The Frankenstein Origin Story
B. Seeds Co. basically duct-taped three legends together: HTC Deep Chunk’s chocolate Afghan soul, Skunk #1’s loud-mouth terps, then rammed the hybrid BACK into Deep Chunk like a genetic boomerang. The result? 75% Deep Chunk, 25% Skunk—think of it as a squat Afghan grandpa wearing a punk-rock leather jacket.
Effects: From Zero to Nope
THC clocks in at 15-25%, which is stoner math for "one bowl too many and you’ll be alphabetizing your sock drawer at 2 a.m." The high starts with a polite head-nod, then drops a weighted blanket on your frontal lobe. Couch? Conquered. Snacks? Obliterated. Ambitions? Rescheduled for never.

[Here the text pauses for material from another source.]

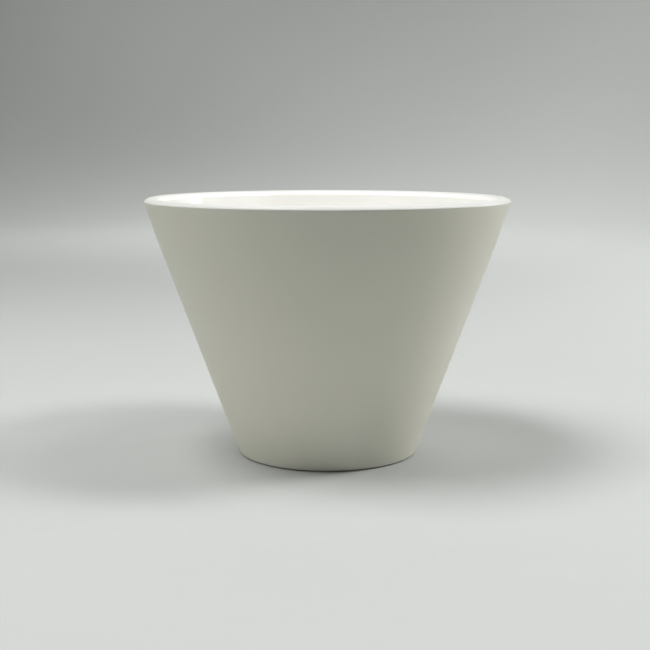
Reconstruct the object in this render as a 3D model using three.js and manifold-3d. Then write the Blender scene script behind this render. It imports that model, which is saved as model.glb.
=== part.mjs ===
// Flat-bottomed pour over coffee dripper: a handleless truncated cone of cast porcelain.
// Millimetres, +Z up. The origin is the centre of the foot ring, on the plane it stands on.
//
// porcelain_body   one fired piece: 70 degree cone wall that steepens a little towards the
//                  rounded lip, floor with six drain holes and six raised ridges, foot ring.
//                  Bare satin bisque outside.
// interior_glaze   the glassy coat inside. It covers the floor, the ridges, the wall and the
//                  top of the lip, and ends on the lip's outer edge.
// paper_filter     fluted flat-bottomed filter paper that the cone holds. It lifts out upwards.

import * as THREE from "three";
import { mergeVertices } from "three/addons/utils/BufferGeometryUtils.js";
import Module from "manifold-3d";

const wasm = await Module();
wasm.setup();

// ---- wall and lip ----
const HEIGHT = 76.3; // bare porcelain, from the table to the top of the lip
const CONE_R = 53.8; // with WALL and SLOPE, sets where the straight part of the wall runs
const SLOPE = THREE.MathUtils.degToRad(70); // wall, from the horizontal
const LEAN = Math.PI / 2 - SLOPE; // wall, from the vertical
const WALL = 3.5; // wall thickness, square to the wall
const LIP_OUT_R = 0.9; // rounding of the lip's outer edge
const LIP_IN_R = 2.2; // rounding of the lip's inner edge
const EASE_FROM = 59; // height from which the wall steepens towards the lip
const EASE = 0.002; // how fast: mm inwards per mm squared above that height
const EASE_RINGS = [72, 68, 64, EASE_FROM]; // heights of the rings where the wall steepens

// ---- floor and foot ----
const FLOOR_UNDER = 3; // height of the recess inside the foot ring
const FLOOR_TOP = 7.5; // upper face of the floor
const FLOOR_FILLET = 4; // inside corner between the floor and the wall
const FOOT_EDGE_R = 0.3; // rounded lower edge of the wall
const FOOT_RELIEF_H = 0.35; // how far that edge stands off the table
const FOOT_RELIEF_W = 1.1; // how far inside the edge the resting ring starts
const FOOT_RELIEF_RUN = 0.1; // slant of the step up from the resting ring
const FOOT_RING_W = 4.6; // from the wall's lower edge to the inside of the foot ring
const FOOT_BEVEL_H = 0.35; // bevel on the foot ring's inner lower edge
const FOOT_BEVEL_IN = 0.1; // its upper end, inwards from the inside of the ring
const FOOT_BEVEL_OUT = 0.3; // its lower end, outwards from there
const RECESS_FILLET = 1.2; // corner between the recess's ceiling and the foot ring
const RECESS_FILLET_IN = 0.6; // how far that fillet stands inside the ring
const RECESS_FILLET_END = 0.25; // angle where it ends, radians above the horizontal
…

Flavor & Aroma: Vintage Dank, No Bathing Required
Open the jar and get smacked by skunky sulfur notes that smell like roadkill wearing patchouli. Underneath, there’s dark chocolate, wet earth, and that classic Afghani hash funk—basically Willy Wonka’s factory after a gas leak. Smoke is thick and mouth-coating; your tongue will file a restraining order.
Growing: Bonsai Hash Factory
These plants top out at medium-short height, perfect for closets, tents, or paranoid basements. Flowering finishes in 49-60 days—so quick your landlord won’t even notice the smell (just kidding, they totally will). Expect 400-600 g/m² indoors, rock-hard buds, and trichome coverage that looks like the plant lost a glitter fight.
Medical: The Pharmaceutical Couch
With myrcene and caryophyllene doing the heavy lifting, this strain is basically a weighted vest for your endocannabinoid system. Patients report relief from insomnia, chronic pain, and the sudden urge to text their ex at 1 a.m. CBD is under 0.5%, so don’t expect miracles—just a full-body mute button.
Who Should Smoke It
Growers who want maximum resin in minimum time. Stoners who think OG Kush is too chatty. Anyone whose evening plans include pajamas, streaming services, and forgetting what day it is. If you’ve ever said "I’ll just take one hit," this strain will publicly shame you.